*Short task*:
Reproduce precisely the lines of the listing below, starting with the line that contains "# Translucent light" and stopping after the line that contains "zip(*points))), Vector(map(max, zip(*points)))"; include nothing else.

*Data provided*:
::::

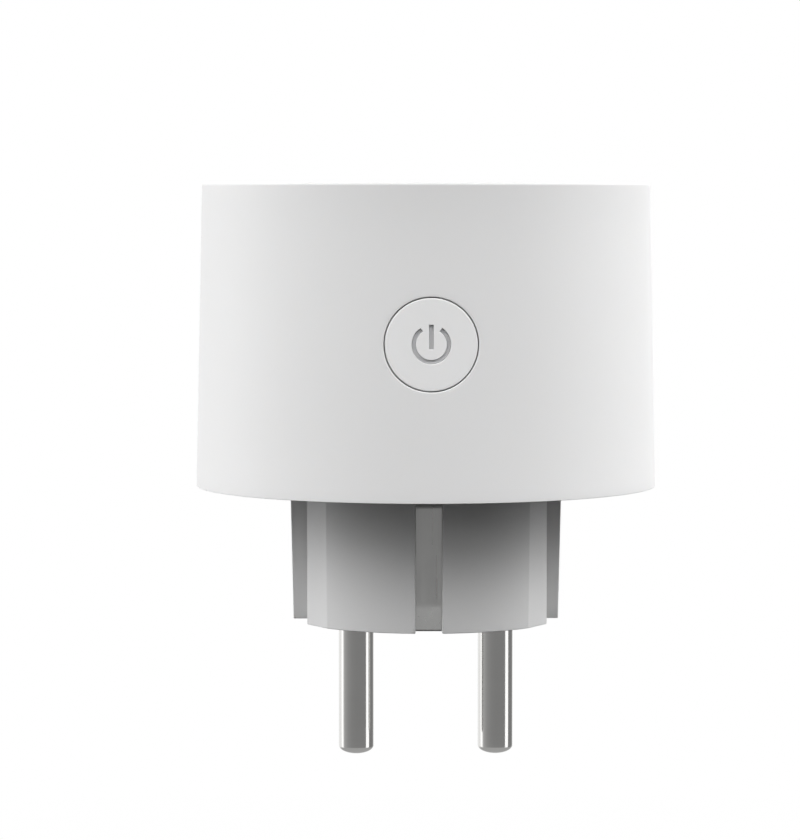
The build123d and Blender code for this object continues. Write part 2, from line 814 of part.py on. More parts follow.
with BuildPart() as x_capacitor:
    with BuildSketch(Plane.XY.offset(board_top_z + 0.5)):
        with Locations((-8.4, 17.6)):
            Rectangle(11.0, 5.4)
    extrude(amount=11.0)
    fillet(x_capacitor.edges().filter_by(Axis.Z), radius=0.7)
    add_leads([(-12.2, 17.6), (-4.6, 17.6)], board_top_z, board_top_z + 1)
save(x_capacitor, "x_capacitor")

with BuildPart() as varistor:
    with BuildSketch(front_plane(-19.4, 28.6, 8.2)):
        Circle(4.5)
    extrude(amount=3.8)
    fillet(varistor.edges(), radius=0.8)
    add_leads([(5.7, 17.5), (10.7, 17.5)], board_top_z, 26.6)
save(varistor, "varistor")

with BuildPart() as fuse_resistor:
    with BuildSketch(Plane(origin=(4.9, 11.0, 25.2), x_dir=(0, 1, 0), z_dir=(1, 0, 0))):
        Circle(1.7)
    extrude(amount=7.8)
    fillet(fuse_resistor.edges(), radius=0.5)
    add_leads([(5.8, 11.0), (11.8, 11.0)], board_top_z, 24.4)
save(fuse_resistor, "fuse_resistor")

inductor_place = (0, 9.2)
with BuildPart() as inductor_core:
    with BuildSketch(Plane.XY.offset(board_top_z)):
        with Locations(inductor_place):
            Circle(3.9)
    extrude(amount=1.2)
    with BuildSketch(Plane.XY.offset(board_top_z + 1.2)):
        with Locations(inductor_place):
            Circle(1.8)
    extrude(amount=6.4)
    with BuildSketch(Plane.XY.offset(board_top_z + 7.6)):
        with Locations(inductor_place):
            Circle(3.9)
    extrude(amount=1.2)
save(inductor_core, "inductor_core")

with BuildPart() as inductor_winding:
    with BuildSketch(Plane.XY.offset(board_top_z + 1.25)):
        with Locations(inductor_place):
            Circle(3.3)
            Circle(1.82, mode=Mode.SUBTRACT)
    extrude(amount=6.3)
save(inductor_winding, "inductor_winding")


def build_chip(x, y, length, width, height, legs):
    """Moulded chip body with rows of flat legs along both long sides."""
    pitch = length / legs
    with BuildPart() as chip:
        with Locations((x, y, board_top_z + 0.15 + height / 2)):
            Box(length, width, height)
        with Locations((x, y, board_top_z + 0.25)):
            with GridLocations(pitch, width + 0.8, legs, 2):
                Box(0.45, 1.2, 0.5)
    return chip


bridge_rectifier = build_chip(-10.6, -9.6, 6.0, 5.0, 2.4, 2)
save(bridge_rectifier, "bridge_rectifier")
power_controller = build_chip(-3.6, -10.6, 4.9, 3.9, 1.5, 4)
save(power_controller, "power_controller")
meter_chip = build_chip(4.4, -10.6, 4.9, 3.9, 1.5, 4)
save(meter_chip, "meter_chip")

with BuildPart() as shunt_resistor:
    with BuildSketch(front_plane(9.6, board_top_z, 11.0)):
        with BuildLine():
            Polyline(
                (-3.2, 0), (-1.8, 0), (-1.8, 1.2), (1.8, 1.2), (1.8, 0), (3.2, 0), (3.2, 0.6), (2.5, 0.6),
                (2.5, 1.9), (-2.5, 1.9), (-2.5, 0.6), (-3.2, 0.6), close=True,
            )
        make_face()
    extrude(amount=3.2)
save(shunt_resistor, "shunt_resistor")

# ---------------------------------------------------------------- control board and wireless module
with BuildPart() as control_board:
    with BuildSketch(front_plane(control_board_back, 36.0)):
        RectangleRounded(18.0, 27.2, 1.0)
    extrude(amount=control_board_front - control_board_back)
save(control_board, "control_board")

with BuildPart() as board_header:
    with Locations((0, -control_board_back + 1.25, board_top_z + 1.25)):
        Box(15.0, 2.4, 2.4)
    with Locations((0, -control_board_back + 3.0, board_top_z + 1.1)):
        with GridLocations(2.5, 1, 6, 1):
            Box(0.6, 1.2, 0.6)
save(board_header, "board_header")

with BuildPart() as wireless_module:
    with BuildSketch(front_plane(control_board_back - 0.8, 32.4)):
        Rectangle(15.0, 13.6)
    extrude(amount=0.78)
save(wireless_module, "wireless_module")

with BuildPart() as module_shield:
    with BuildSketch(front_plane(control_board_back - 2.8, 31.0)):
        RectangleRounded(13.0, 9.6, 0.6)
    extrude(amount=1.95)
    fillet(module_shield.faces().sort_by(Axis.Y)[-1].edges(), radius=0.3)
save(module_shield, "module_shield")

with BuildPart() as status_leds:
    with BuildSketch(front_plane(control_board_front)):
        with Locations((-4.0, 0), (4.0, 0)):
            Rectangle(0.8, 1.6)
    extrude(amount=0.8)
save(status_leds, "status_leds")

# ---------------------------------------------------------------- button
with BuildPart() as tact_switch:
    with BuildSketch(front_plane(control_board_front)):
        RectangleRounded(6.0, 6.0, 0.4)
    extrude(amount=switch_front - control_board_front)
    with BuildSketch(front_plane(switch_front)):
        Circle(plunger_radius + 0.06)
    extrude(amount=-1.5, mode=Mode.SUBTRACT)
save(tact_switch, "tact_switch")

with BuildPart() as tact_plunger:
    with BuildSketch(front_plane(plunger_back)):
        Circle(plunger_radius)
    extrude(amount=plunger_tip - plunger_back)
    fillet(tact_plunger.edges().sort_by(Axis.Y)[0], radius=0.25)
save(tact_plunger, "tact_plunger")

# Hollow cap whose face follows the body's taper, with a retaining flange and a pierced symbol
with BuildPart() as button_cap:
    with BuildSketch(Plane.XZ):
        with BuildLine():
            Polyline(
                (0, body_bottom_z), (body_bottom_radius, body_bottom_z), (body_top_radius, body_top_z),
                (0, body_top_z), close=True,
            )
        make_face()
    revolve(axis=Axis.Z)
    with BuildSketch(front_plane(button_back)):
        Circle(button_radius)
    extrude(amount=10, mode=Mode.INTERSECT)
    fillet(button_cap.faces().sort_by(Axis.Y)[0].edges(), radius=button_edge)
    with BuildSketch(front_plane(button_back)):
        Circle(button_flange_radius)
    extrude(amount=button_boss_back - 0.06 - button_back)
    with BuildSketch(front_plane(button_back)):
        Circle(cap_cavity_radius)
    extrude(amount=diffuser_front - button_back, mode=Mode.SUBTRACT)
    with BuildSketch(front_plane(button_back)):
        add(power_symbol())
    extrude(amount=10, mode=Mode.SUBTRACT)
save(button_cap, "button_cap")

# Translucent light guide: a disc behind the cap's face with the symbol standing in the opening
with BuildPart() as icon_diffuser:
    with BuildSketch(front_plane(diffuser_back)):
        Circle(guide_disc_radius)
    extrude(amount=diffuser_front - 0.02 - diffuser_back)
    with BuildSketch(front_plane(diffuser_front - 0.1)):
        add(power_symbol(clearance=0.02))
    extrude(amount=icon_front - diffuser_front + 0.1)
save(icon_diffuser, "icon_diffuser")
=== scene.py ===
"""Looks of the smart plug: moulded white housing, button, plug and socket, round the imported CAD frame."""

import json
from math import atan2, cos, hypot, pi, radians, sin, sqrt, tau

import bmesh
import bpy
import numpy as np
from mathutils import Matrix, Vector


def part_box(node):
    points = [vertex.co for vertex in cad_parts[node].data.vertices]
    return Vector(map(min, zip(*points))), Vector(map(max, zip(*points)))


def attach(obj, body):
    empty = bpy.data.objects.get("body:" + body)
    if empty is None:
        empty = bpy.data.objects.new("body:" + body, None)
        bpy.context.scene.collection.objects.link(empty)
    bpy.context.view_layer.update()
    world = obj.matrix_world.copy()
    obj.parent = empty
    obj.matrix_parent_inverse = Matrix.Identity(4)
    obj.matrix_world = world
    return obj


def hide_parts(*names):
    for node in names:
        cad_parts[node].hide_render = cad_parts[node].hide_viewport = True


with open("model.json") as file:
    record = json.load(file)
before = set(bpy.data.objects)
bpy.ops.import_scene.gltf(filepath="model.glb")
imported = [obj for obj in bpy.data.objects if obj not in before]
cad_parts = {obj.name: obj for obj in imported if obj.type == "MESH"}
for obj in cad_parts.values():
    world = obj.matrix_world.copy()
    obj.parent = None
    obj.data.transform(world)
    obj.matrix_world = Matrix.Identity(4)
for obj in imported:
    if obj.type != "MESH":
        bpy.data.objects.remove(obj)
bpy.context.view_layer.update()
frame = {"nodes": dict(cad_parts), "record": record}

MM = 0.001
SHARP_ANGLE = radians(32)
BEVEL_ANGLE = radians(40)
POLE = 1e-9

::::

*Written answer*:
# Translucent light guide: a disc behind the cap's face with the symbol standing in the opening
with BuildPart() as icon_diffuser:
    with BuildSketch(front_plane(diffuser_back)):
        Circle(guide_disc_radius)
    extrude(amount=diffuser_front - 0.02 - diffuser_back)
    with BuildSketch(front_plane(diffuser_front - 0.1)):
        add(power_symbol(clearance=0.02))
    extrude(amount=icon_front - diffuser_front + 0.1)
save(icon_diffuser, "icon_diffuser")
=== scene.py ===
"""Looks of the smart plug: moulded white housing, button, plug and socket, round the imported CAD frame."""

import json
from math import atan2, cos, hypot, pi, radians, sin, sqrt, tau

import bmesh
import bpy
import numpy as np
from mathutils import Matrix, Vector


def part_box(node):
    points = [vertex.co for vertex in cad_parts[node].data.vertices]
    return Vector(map(min, zip(*points))), Vector(map(max, zip(*points)))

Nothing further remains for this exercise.